A retrospective chronicle of a young woman’s obsession with her friend in late-1990s London.
South African expatriate Meggie Groenewald is treading water at her dull job at a media monitoring service when she meets Sabine, an attractive and mysterious woman who knocks Meggie’s life off its axis. Although Meggie has a dedicated, steady boyfriend, she is immediately captivated by Sabine’s “mesmeric” voice and her “eyes so dark as to glint like pitch.” Her boyfriend quickly realizes that Meggie is infatuated with Sabine, but Meggie insists she just wants to be friends; still, after Sabine transfers to their service’s night shift, Meggie does the same.

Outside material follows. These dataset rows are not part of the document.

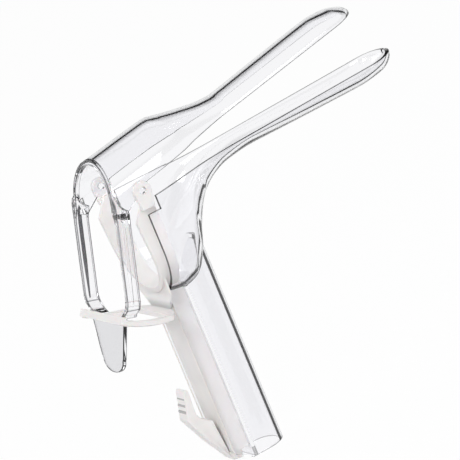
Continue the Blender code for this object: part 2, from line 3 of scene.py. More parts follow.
import bmesh
import bpy
from mathutils import Matrix, Vector

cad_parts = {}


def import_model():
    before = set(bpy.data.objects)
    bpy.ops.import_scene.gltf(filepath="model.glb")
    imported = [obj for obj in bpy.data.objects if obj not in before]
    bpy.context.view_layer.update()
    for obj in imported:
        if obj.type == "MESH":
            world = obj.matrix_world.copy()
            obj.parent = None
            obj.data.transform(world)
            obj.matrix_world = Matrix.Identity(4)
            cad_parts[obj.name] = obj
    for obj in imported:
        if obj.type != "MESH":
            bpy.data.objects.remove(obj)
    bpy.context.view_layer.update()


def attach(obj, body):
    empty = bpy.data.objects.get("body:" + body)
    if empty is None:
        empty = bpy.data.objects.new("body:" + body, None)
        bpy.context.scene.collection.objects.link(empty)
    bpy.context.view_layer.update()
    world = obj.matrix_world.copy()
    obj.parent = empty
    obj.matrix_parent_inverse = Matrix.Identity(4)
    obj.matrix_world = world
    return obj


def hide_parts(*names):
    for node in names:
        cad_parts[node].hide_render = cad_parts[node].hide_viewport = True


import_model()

MM = 0.001

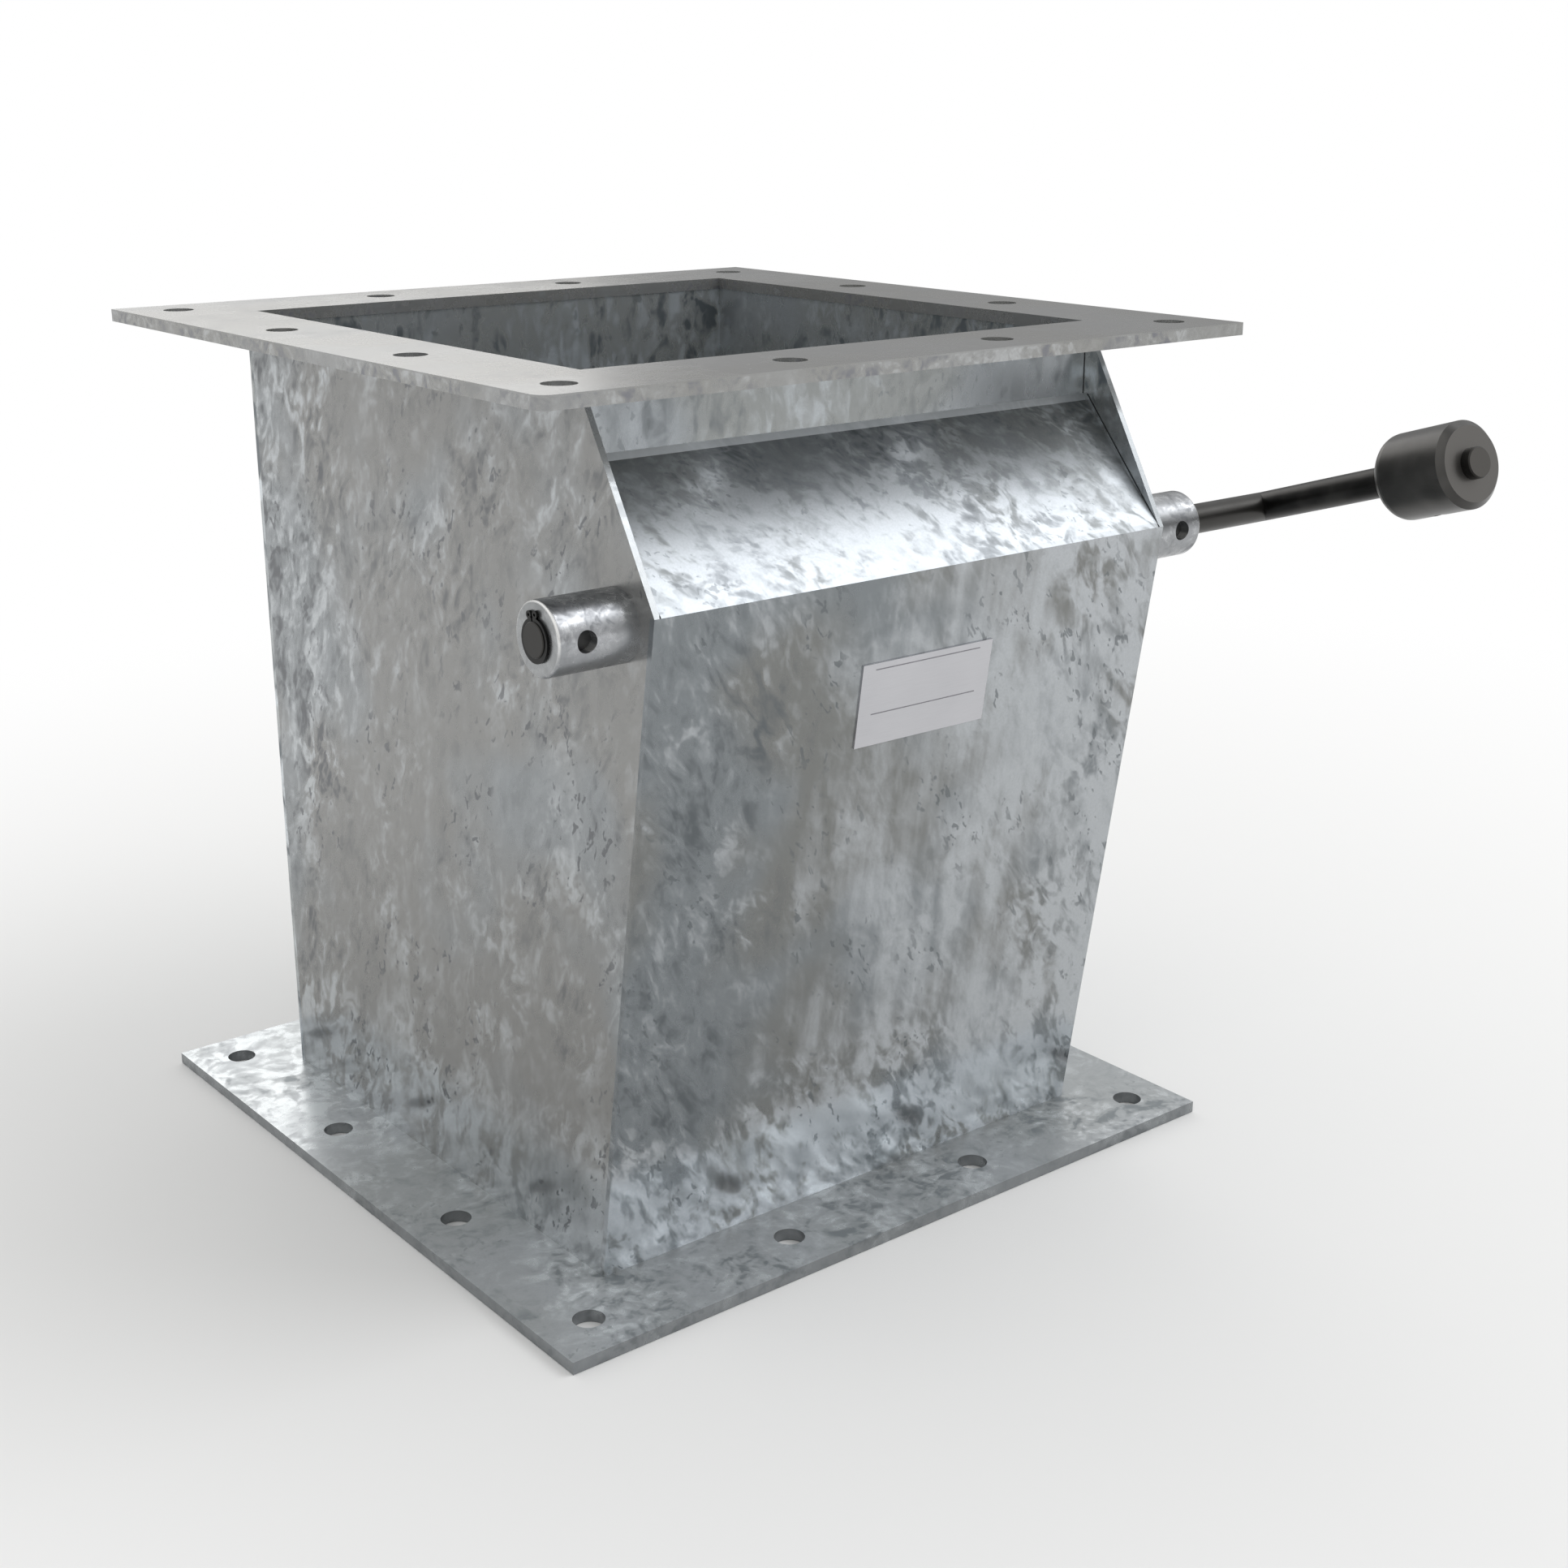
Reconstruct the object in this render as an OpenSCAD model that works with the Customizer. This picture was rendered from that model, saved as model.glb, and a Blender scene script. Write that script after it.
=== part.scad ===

Soon, Meggie is sucked into the surreal life of a night-shift worker, which chips away at her relationship with her boyfriend but brings her closer to Sabine. The relationship between the two women grows increasingly sexual but maddeningly opaque: Sabine will only kiss Meggie in public and goes on long trips with an older, married boyfriend. Debut novelist Ladner is a gifted stylist; although her prose is not flowery, her sentences are smooth and occasionally surprising. The somewhat affectless tone of this novel, though, as well as the self-loathing tendencies of its narrator, can get tiresome. “Why was it such a great thing to respect yourself?” Meggie wonders. Many recent novels have posed similar questions, particularly novels featuring young female narrators, and readers of those books will find the style and themes of this novel familiar. Its treatment of queer sexuality also feels outdated: The trope of the mysterious, hypersexual, possibly unstable woman who tempts another female character to explore queer desire but will not quite seal the deal is distasteful and, again, familiar. Ladner obviously has talent; hopefully, in the future, she will use it to better ends.
A frustrating and derivative debut novel by an author with promise.